The following model is used to explain what indices are and why they work so well and especially why there are certain restrictions to them:

1. Multiple single value indices do not help efficiently in where clauses with AND conditions.
2. For combined indices, the where clauses need to have certain AND clauses to get fully utilized. Missing some of the clauses may lead into not using the index.
3. The order of values in combined indices are important, when time series or continuous data is involved. It is shown what the correct order is to get good performance.

These three points, I have to discuss over and over again, as most people are not database specialists and the inner works of databases are not well known. The following simple model shall provide some insights.

Storing Data in General

Storing data itself is normally quite simple, just put the stuff to disk. I know, it is not meaningful, but as starting point, let’s assume it for now. It is also not important whether the data is put onto disk, into a storage like Hadoop or something else.

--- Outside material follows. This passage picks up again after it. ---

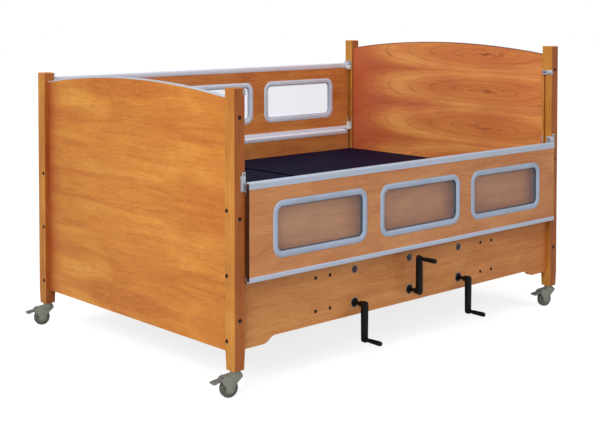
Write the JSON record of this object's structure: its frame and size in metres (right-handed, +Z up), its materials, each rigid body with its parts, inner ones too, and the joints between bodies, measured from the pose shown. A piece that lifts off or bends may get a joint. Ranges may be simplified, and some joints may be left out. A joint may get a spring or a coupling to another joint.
{
  "type": "adjustable hospital bed",
  "caption": "Full-size wooden enclosure hospital bed on locking casters, with arched end boards, sliding windowed side rails, a sectional navy deck and folding hand cranks.",
  "frame": {"origin": "centre of the bed's overall box in plan, at floor level under the wheels", "axes": "+X from the foot end to the head end, +Y from the crank side to the far side, +Z up"},
  "size_m": [2.2336, 1.6364, 1.344],
  "materials": {
    "maple_solid": "clear-lacquered solid wood posts",
    "maple_veneer": "clear-lacquered veneered board",
    "edge_metal": "satin anodised",
    "trim_plastic": "light blue-grey moulded",
    "clear_pane": "clear acrylic sheet",
    "nylon": "natural nylon",
    "bright_steel": "zinc plated",
    "painted_steel": "black powder coat",
    "deck_steel": "grey powder coat",
    "navy_vinyl": "navy coated fabric over firm foam",
    "grip_rubber": "black moulded grip",
    "caster_metal": "grey zinc finish",
    "caster_tyre": "grey rubber tread",
    "pedal_plastic": "grey moulded"
  },
  "bodies": {
    "frame": {"post_foot_near": "maple_solid", "post_foot_far": "maple_solid", "post_head_near": "maple_solid", "post_head_far": "maple_solid", "footboard": "maple_veneer", "headboard": "maple_veneer", "metal_edge_caps": "edge_metal", "side_panel_near": "maple_veneer", "side_panel_far": "maple_veneer", "rail_brackets": "bright_steel", "frame_bolts": "painted_steel", "lift_base_frame": "deck_steel", "crank_gear_cases": "deck_steel", "crank_bushes": "painted_steel"},
    "near_shoes": {"rail_near_shoes": "nylon"},
    "near_rail": {"rail_near_panel": "maple_veneer", "rail_near_channels": "edge_metal", "rail_near_window_trims": "trim_plastic", "rail_near_window_panes": "clear_pane"},
    "far_shoes": {"rail_far_shoes": "nylon"},
    "far_rail": {"rail_far_panel": "maple_veneer", "rail_far_channels": "edge_metal", "rail_far_window_trims": "trim_plastic", "rail_far_window_panes": "clear_pane"},
    "near_latch": {"rail_near_latches": "bright_steel"},
    "far_latch": {"rail_far_latches": "bright_steel"},
    "deck": {"deck_frame": "deck_steel", "deck_gear_cases": "deck_steel", "seat_pad": "navy_vinyl"},
    "back": {"back_section": "deck_steel", "back_pad": "navy_vinyl"},
    "thigh": {"thigh_section": "deck_steel", "thigh_pad": "navy_vinyl"},
    "calf": {"calf_section": "deck_steel", "calf_pad": "navy_vinyl"},
    "knee_crank": {"crank_knee": "painted_steel"},
    "lift_crank": {"crank_lift": "painted_steel"},
    "head_crank": {"crank_head": "painted_steel"},
    "knee_grip": {"grip_knee": "grip_rubber"},
    "lift_grip": {"grip_lift": "grip_rubber"},
    "head_grip": {"grip_head": "grip_rubber"},
    "line_shaft": {"lift_line_shaft": "bright_steel"},
    "foot_screw": {"lift_screw_foot": "bright_steel"},
    "head_screw": {"lift_screw_head": "bright_steel"},
    "knee_shaft": {"knee_drive_shaft": "bright_steel"},
    "head_shaft": {"head_drive_shaft": "bright_steel"},
    "knee_arm": {"knee_lift_arm": "deck_steel"},
    "head_arm": {"head_lift_arm": "deck_steel"},
    "fork_foot_near": {"caster_fork_foot_near": "caster_metal"},
    "wheel_foot_near": {"caster_wheel_foot_near": "caster_tyre"},
    "pedal_foot_near": {"caster_pedal_foot_near": "pedal_plastic"},
    "fork_foot_far": {"caster_fork_foot_far": "caster_metal"},
    "wheel_foot_far": {"caster_wheel_foot_far": "caster_tyre"},
    "pedal_foot_far": {"caster_pedal_foot_far": "pedal_plastic"},
    "fork_head_near": {"caster_fork_head_near": "caster_metal"},
    "wheel_head_near": {"caster_wheel_head_near": "caster_tyre"},
    "pedal_head_near": {"caster_pedal_head_near": "pedal_plastic"},
    "fork_head_far": {"caster_fork_head_far": "caster_metal"},
    "wheel_head_far": {"caster_wheel_head_far": "caster_tyre"},
    "pedal_head_far": {"caster_pedal_head_far": "pedal_plastic"}
  },
  "joints": [
    {"name": "near_shoes_slide", "type": "slide", "parent": "frame", "child": "near_shoes", "axis": [0, 0, 1], "range_m": [0, 0.353]},
    {"name": "near_rail_step", "type": "slide", "parent": "near_shoes", "child": "near_rail", "axis": [0, 1, 0], "range_m": [0, 0.026]},
    {"name": "far_shoes_slide", "type": "slide", "parent": "frame", "child": "far_shoes", "axis": [0, 0, 1], "range_m": [-0.353, 0]},
    {"name": "far_rail_step", "type": "slide", "parent": "far_shoes", "child": "far_rail", "axis": [0, 1, 0], "range_m": [0, 0.026]},
    {"name": "near_latch_slide", "type": "slide", "parent": "frame", "child": "near_latch", "axis": [0, 0, 1], "range_m": [0, 0.01]},
    {"name": "far_latch_slide", "type": "slide", "parent": "frame", "child": "far_latch", "axis": [0, 0, 1], "range_m": [0, 0.01]},
    {"name": "deck_lift", "type": "slide", "parent": "frame", "child": "deck", "axis": [0, 0, 1], "range_m": [-0.12, 0.06]},
    {"name": "back_hinge", "type": "hinge", "parent": "deck", "child": "back", "pos_m": [0.2618, 0.06078, 0.66], "axis": [0, -1, 0], "range_deg": [0, 65]},
    {"name": "knee_section_hinge", "type": "hinge", "parent": "deck", "child": "thigh", "pos_m": [0.0118, 0.06078, 0.66], "axis": [0, 1, 0], "range_deg": [0, 35]},
    {"name": "calf_hinge", "type": "hinge", "parent": "thigh", "child": "calf", "pos_m": [-0.3182, 0.06078, 0.66], "axis": [0, -1, 0], "range_deg": [0, 52]},
    {"name": "knee_crank_turn", "type": "hinge", "parent": "frame", "child": "knee_crank", "pos_m": [-0.3412, -0.71922, 0.26], "axis": [0, 1, 0], "range_deg": [0, 2160]},
    {"name": "knee_grip_spin", "type": "hinge", "parent": "knee_crank", "child": "knee_grip", "pos_m": [-0.3412, -0.76422, 0.11], "axis": [0, 1, 0], "continuous": true},
    {"name": "lift_crank_turn", "type": "hinge", "parent": "frame", "child": "lift_crank", "pos_m": [0.0108, -0.71922, 0.26], "axis": [0, 1, 0], "range_deg": [-3601, 1801]},
    {"name": "lift_grip_spin", "type": "hinge", "parent": "lift_crank", "child": "lift_grip", "pos_m": [0.0108, -0.76422, 0.41], "axis": [0, 1, 0], "continuous": true},
    {"name": "head_crank_turn", "type": "hinge", "parent": "frame", "child": "head_crank", "pos_m": [0.3558, -0.71922, 0.26], "axis": [0, 1, 0], "range_deg": [0, 3600]},
    {"name": "head_grip_spin", "type": "hinge", "parent": "head_crank", "child": "head_grip", "pos_m": [0.3558, -0.76422, 0.11], "axis": [0, 1, 0], "continuous": true},
    {"name": "line_shaft_turn", "type": "hinge", "parent": "frame", "child": "line_shaft", "pos_m": [0.0158, 0.06078, 0.26], "axis": [1, 0, 0], "range_deg": [-3601, 1801]},
    {"name": "foot_screw_turn", "type": "hinge", "parent": "frame", "child": "foot_screw", "pos_m": [-0.5312, 0.06078, 0.4], "axis": [0, 0, 1], "range_deg": [-1801, 3601]},
    {"name": "head_screw_turn", "type": "hinge", "parent": "frame", "child": "head_screw", "pos_m": [0.5638, 0.06078, 0.4], "axis": [0, 0, 1], "range_deg": [-3601, 1801]},
    {"name": "knee_shaft_turn", "type": "hinge", "parent": "frame", "child": "knee_shaft", "pos_m": [-0.3412, -0.56422, 0.4], "axis": [0, 0, 1], "range_deg": [0, 2160]},
    {"name": "head_shaft_turn", "type": "hinge", "parent": "frame", "child": "head_shaft", "pos_m": [0.3558, -0.56422, 0.4], "axis": [0, 0, 1], "range_deg": [0, 3600]},
    {"name": "knee_arm_turn", "type": "hinge", "parent": "deck", "child": "knee_arm", "pos_m": [-0.1162, 0.06078, 0.48], "axis": [0, 1, 0], "range_deg": [0, 51.6]},
    {"name": "head_arm_turn", "type": "hinge", "parent": "deck", "child": "head_arm", "pos_m": [0.3108, 0.06078, 0.48], "axis": [0, -1, 0], "range_deg": [0, 54.74]},
    {"name": "swivel_foot_near", "type": "hinge", "parent": "frame", "child": "fork_foot_near", "pos_m": [-1.0077, -0.65572, 0.09], "axis": [0, 0, 1], "continuous": true},
    {"name": "roll_foot_near", "type": "hinge", "parent": "fork_foot_near", "child": "wheel_foot_near", "pos_m": [-1.03704, -0.64948, 0.0375], "axis": [-0.2079, -0.9781, 0], "continuous": true},
    {"name": "brake_foot_near", "type": "hinge", "parent": "fork_foot_near", "child": "pedal_foot_near", "pos_m": [-1.06835, -0.64283, 0.074], "axis": [-0.2079, -0.9781, 0], "range_deg": [0, 15]},
    {"name": "swivel_foot_far", "type": "hinge", "parent": "frame", "child": "fork_foot_far", "pos_m": [-1.0077, 0.77728, 0.09], "axis": [0, 0, 1], "continuous": true},
    {"name": "roll_foot_far", "type": "hinge", "parent": "fork_foot_far", "child": "wheel_foot_far", "pos_m": [-1.03704, 0.78352, 0.0375], "axis": [-0.2079, -0.9781, 0], "continuous": true},
    {"name": "brake_foot_far", "type": "hinge", "parent": "fork_foot_far", "child": "pedal_foot_far", "pos_m": [-1.06835, 0.79017, 0.074], "axis": [-0.2079, -0.9781, 0], "range_deg": [0, 15]},
    {"name": "swivel_head_near", "type": "hinge", "parent": "frame", "child": "fork_head_near", "pos_m": [1.0853, -0.65572, 0.09], "axis": [0, 0, 1], "continuous": true},
    {"name": "roll_head_near", "type": "hinge", "parent": "fork_head_near", "child": "wheel_head_near", "pos_m": [1.05596, -0.64948, 0.0375], "axis": [-0.2079, -0.9781, 0], "continuous": true},
    {"name": "brake_head_near", "type": "hinge", "parent": "fork_head_near", "child": "pedal_head_near", "pos_m": [1.02466, -0.64283, 0.074], "axis": [-0.2079, -0.9781, 0], "range_deg": [0, 15]},
    {"name": "swivel_head_far", "type": "hinge", "parent": "frame", "child": "fork_head_far", "pos_m": [1.0853, 0.77728, 0.09], "axis": [0, 0, 1], "continuous": true},
    {"name": "roll_head_far", "type": "hinge", "parent": "fork_head_far", "child": "wheel_head_far", "pos_m": [1.05596, 0.78352, 0.0375], "axis": [-0.2079, -0.9781, 0], "continuous": true},
    {"name": "brake_head_far", "type": "hinge", "parent": "fork_head_far", "child": "pedal_head_far", "pos_m": [1.02466, 0.79017, 0.074], "axis": [-0.2079, -0.9781, 0], "range_deg": [0, 15]}
  ],
  "couplings": [
    {"joint": "near_rail_step", "follows": "near_shoes_slide", "ratio": 0.073654},
    {"joint": "far_rail_step", "follows": "far_shoes_slide", "ratio": -0.073654},
    {"joint": "lift_crank_turn", "follows": "deck_lift", "rad_per_m": 523.6},
    {"joint": "line_shaft_turn", "follows": "deck_lift", "rad_per_m": 523.6},
    {"joint": "foot_screw_turn", "follows": "deck_lift", "rad_per_m": -523.6},
    {"joint": "head_screw_turn", "follows": "deck_lift", "rad_per_m": 523.6},
    {"joint": "knee_section_hinge", "follows": "knee_crank_turn", "ratio": 0.016204},
    {"joint": "calf_hinge", "follows": "knee_crank_turn", "ratio": 0.023981},
    {"joint": "knee_arm_turn", "follows": "knee_crank_turn", "ratio": 0.023657},
    {"joint": "knee_shaft_turn", "follows": "knee_crank_turn", "ratio": 1},
    {"joint": "back_hinge", "follows": "head_crank_turn", "ratio": 0.018056},
    {"joint": "head_arm_turn", "follows": "head_crank_turn", "ratio": 0.015067},
    {"joint": "head_shaft_turn", "follows": "head_crank_turn", "ratio": 1}
  ]
}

For the different databases we can assume we have basic data structures like

1. Relational Database: Row = Map<ColumnName, Value>
2. Big Table Database: ColumnGroup = Map<Key, Value>
3. Document Store: Document = <any data structure like JSON>
4. Graph Database: Vertex, Edge = <any structure>

Important for now is, we have different kinds of data structures, but it is not important for now, how they look like. We just put them onto the disk as a simple binary file.

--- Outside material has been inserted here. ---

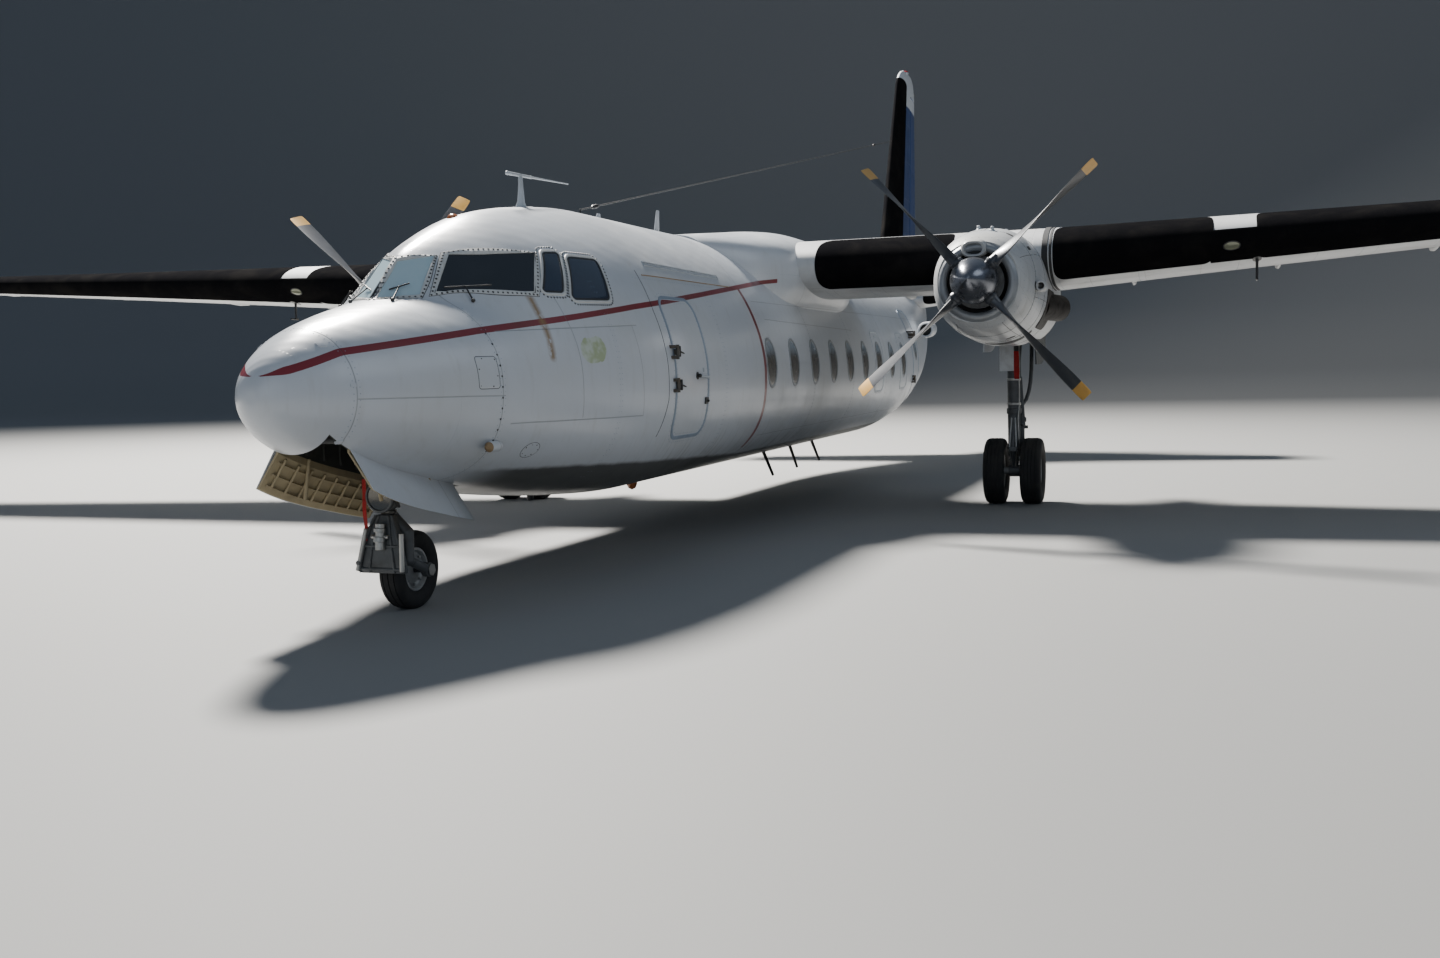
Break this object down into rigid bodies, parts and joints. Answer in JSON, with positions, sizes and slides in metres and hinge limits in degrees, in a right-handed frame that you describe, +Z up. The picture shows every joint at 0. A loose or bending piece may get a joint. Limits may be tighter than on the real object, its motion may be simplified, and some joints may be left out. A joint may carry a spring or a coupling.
{
  "type": "turboprop airliner",
  "caption": "High-winged airliner with a turboprop engine under each wing, parked on its tricycle gear; propellers, wheels, doors and control surfaces move.",
  "frame": {"origin": "on the ground below the middle of the bounding box, as the aircraft stands on its gear", "axes": "+X to the aircraft's left wing tip, +Y towards the tail, +Z up"},
  "size_m": [29, 23.5453, 8.2444],
  "materials": {
    "white_paint": "satin",
    "blue_paint": "satin",
    "grey_aluminium": "satin",
    "dark_paint": "satin",
    "polished_aluminium": "polished",
    "gear_grey": "satin",
    "engine_grey": "satin",
    "heated_steel": "matte",
    "primer_tan": "matte",
    "tyre_rubber": "matte",
    "cockpit_glass": "gloss"
  },
  "bodies": {
    "airframe": {"radome": "white_paint", "nose_section": "white_paint", "cockpit_section": "white_paint", "forward_fuselage": "white_paint", "centre_fuselage": "white_paint", "aft_fuselage": "white_paint", "tail_cone": "white_paint", "wing_fairing": "white_paint", "wing_centre": "white_paint", "fin": "blue_paint", "tailplane": "white_paint", "nose_gear_leg": "gear_grey", "windshield_port": "cockpit_glass", "windshield_starboard": "cockpit_glass", "cockpit_side_window_port": "cockpit_glass", "cockpit_side_window_starboard": "cockpit_glass", "wing_port": "white_paint", "wing_starboard": "white_paint", "nacelle_port": "white_paint", "nacelle_starboard": "white_paint", "exhaust_port": "heated_steel", "exhaust_starboard": "heated_steel", "engine_port": "engine_grey", "engine_starboard": "engine_grey", "main_gear_leg_port": "gear_grey", "main_gear_leg_starboard": "gear_grey", "main_gear_door_outer_port": "white_paint", "main_gear_door_outer_starboard": "white_paint", "main_gear_door_inner_port": "white_paint", "main_gear_door_inner_starboard": "white_paint", "nose_gear_door_port": "primer_tan", "nose_gear_door_starboard": "primer_tan"},
    "nose_gear_fork": {"nose_gear_fork": "gear_grey"},
    "nose_wheel": {"nose_wheel": "gear_grey", "nose_tyre": "tyre_rubber"},
    "rudder": {"rudder": "blue_paint"},
    "crew_door": {"crew_door": "white_paint"},
    "passenger_door": {"passenger_door": "white_paint"},
    "service_door": {"service_door": "white_paint"},
    "propeller_port": {"propeller_port": "dark_paint", "spinner_port": "polished_aluminium"},
    "main_wheels_port": {"main_wheels_port": "gear_grey", "main_tyre_outer_port": "tyre_rubber", "main_tyre_inner_port": "tyre_rubber"},
    "inner_flap_port": {"inner_flap_port": "grey_aluminium"},
    "outer_flap_port": {"outer_flap_port": "grey_aluminium"},
    "aileron_port": {"aileron_port": "grey_aluminium"},
    "elevator_port": {"elevator_port": "grey_aluminium"},
    "propeller_starboard": {"propeller_starboard": "dark_paint", "spinner_starboard": "polished_aluminium"},
    "main_wheels_starboard": {"main_wheels_starboard": "gear_grey", "main_tyre_outer_starboard": "tyre_rubber", "main_tyre_inner_starboard": "tyre_rubber"},
    "inner_flap_starboard": {"inner_flap_starboard": "grey_aluminium"},
    "outer_flap_starboard": {"outer_flap_starboard": "grey_aluminium"},
    "aileron_starboard": {"aileron_starboard": "grey_aluminium"},
    "elevator_starboard": {"elevator_starboard": "grey_aluminium"}
  },
  "joints": [
    {"name": "propeller_port", "type": "hinge", "parent": "airframe", "child": "propeller_port", "pos_m": [3.6, -4.55258, 2.70299], "axis": [0, -0.9999, -0.0105], "continuous": true},
    {"name": "propeller_starboard", "type": "hinge", "parent": "airframe", "child": "propeller_starboard", "pos_m": [-3.6, -4.55258, 2.70299], "axis": [0, -0.9999, -0.0105], "continuous": true},
    {"name": "nose_steering", "type": "hinge", "parent": "airframe", "child": "nose_gear_fork", "pos_m": [0, -10.22226, 0.73351], "axis": [0, -0.0105, 0.9999], "range_deg": [-60, 60]},
    {"name": "nose_wheel", "type": "hinge", "parent": "nose_gear_fork", "child": "nose_wheel", "pos_m": [0, -9.97776, 0.305], "axis": [1, 0, 0], "continuous": true},
    {"name": "main_wheels_port", "type": "hinge", "parent": "airframe", "child": "main_wheels_port", "pos_m": [3.6, -1.0086, 0.432], "axis": [1, 0, 0], "continuous": true},
    {"name": "main_wheels_starboard", "type": "hinge", "parent": "airframe", "child": "main_wheels_starboard", "pos_m": [-3.6, -1.0086, 0.432], "axis": [1, 0, 0], "continuous": true},
    {"name": "crew_door", "type": "hinge", "parent": "airframe", "child": "crew_door", "pos_m": [1.34939, -7.54367, 1.83662], "axis": [0, 0.0105, -0.9999], "range_deg": [0, 105]},
    {"name": "passenger_door", "type": "hinge", "parent": "airframe", "child": "passenger_door", "pos_m": [1.33614, 3.97518, 2.00725], "axis": [0, 0.0105, -0.9999], "range_deg": [0, 105]},
    {"name": "service_door", "type": "hinge", "parent": "airframe", "child": "service_door", "pos_m": [-1.33614, 3.97586, 1.94226], "axis": [0, -0.0105, 0.9999], "range_deg": [0, 105]},
    {"name": "inner_flap_port", "type": "hinge", "parent": "airframe", "child": "inner_flap_port", "pos_m": [2.215, -0.33418, 3.01933], "axis": [-1, 0, 0], "range_deg": [0, 35]},
    {"name": "inner_flap_starboard", "type": "hinge", "parent": "airframe", "child": "inner_flap_starboard", "pos_m": [-2.215, -0.33418, 3.01933], "axis": [-1, 0, 0], "range_deg": [0, 35]},
    {"name": "outer_flap_port", "type": "hinge", "parent": "airframe", "child": "outer_flap_port", "pos_m": [6.755, -0.5834, 3.15657], "axis": [-0.9938, 0.0973, -0.0536], "range_deg": [0, 35]},
    {"name": "outer_flap_starboard", "type": "hinge", "parent": "airframe", "child": "outer_flap_starboard", "pos_m": [-6.755, -0.5834, 3.15657], "axis": [-0.9938, -0.0973, 0.0536], "range_deg": [0, 35]},
    {"name": "aileron_port", "type": "hinge", "parent": "airframe", "child": "aileron_port", "pos_m": [11.6, -1.01869, 3.40501], "axis": [0.9936, -0.1014, 0.0497], "range_deg": [-20, 20]},
    {"name": "aileron_starboard", "type": "hinge", "parent": "airframe", "child": "aileron_starboard", "pos_m": [-11.6, -1.01869, 3.40501], "axis": [0.9936, 0.1014, -0.0497], "range_deg": [-20, 20]},
    {"name": "elevator_port", "type": "hinge", "parent": "airframe", "child": "elevator_port", "pos_m": [2.65, 9.4445, 3.4466], "axis": [0.9941, -0.0326, 0.1036], "range_deg": [-14, 23]},
    {"name": "elevator_starboard", "type": "hinge", "parent": "airframe", "child": "elevator_starboard", "pos_m": [-2.65, 9.4445, 3.4466], "axis": [0.9941, 0.0326, -0.1036], "range_deg": [-14, 23]},
    {"name": "rudder", "type": "hinge", "parent": "airframe", "child": "rudder", "pos_m": [0, 10.20611, 5.6977], "axis": [0, 0.1802, 0.9836], "range_deg": [-25, 25]}
  ],
  "couplings": [
    {"joint": "inner_flap_starboard", "follows": "inner_flap_port", "ratio": 1},
    {"joint": "outer_flap_port", "follows": "inner_flap_port", "ratio": 1},
    {"joint": "outer_flap_starboard", "follows": "inner_flap_port", "ratio": 1},
    {"joint": "aileron_starboard", "follows": "aileron_port", "ratio": -1},
    {"joint": "elevator_starboard", "follows": "elevator_port", "ratio": 1}
  ]
}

If we do this, there is only one thing missing: We can’t distinguish them, that’s why we define a data store with Object IDs:

DataStore = Tuple<ID, Object>

We have an object ID which is unique defining a certain Object. We can read now the store Object by Object and can find the correct one by comparing the ID.

Primary Index

With the store above, we can store any data and can retrieve it via the unique ID. The issue is, to find the related Object, we need to read the whole store. This leads to a time characteristics in Big O Notation with a total number of N samples of:

t(N)=O(N)

This is a poor characteristics. This can be improved dramatically by adding a primary index. This primary index maps every ID to the storage position of the Object:

PrimaryIndex = Map<ID, DataFileAndPosition>

Do not mistake this primary index with a primary key from a relational database. Here we talk about a technical index to retrieve data from disk efficiently. The primary key in a relational database is logical construct on the database content for data organization and modelling.

As soon as we have a primary index in place, the time characteristics changes to:

t(N) = O(log(N))

We assume here, that the index is ordered by the IDs and searchable with a binary search.

The speedup S is:

S(N) = O(N) / O(log(N)) ~ N / log(N)

For N = 1000 is around 100 and for N = 1,000,000 it is around 50,000.

For a simple key values store, this would be good enough. But, what do we do if we look for a specific Object without knowing its ID? We still have to search the whole data store.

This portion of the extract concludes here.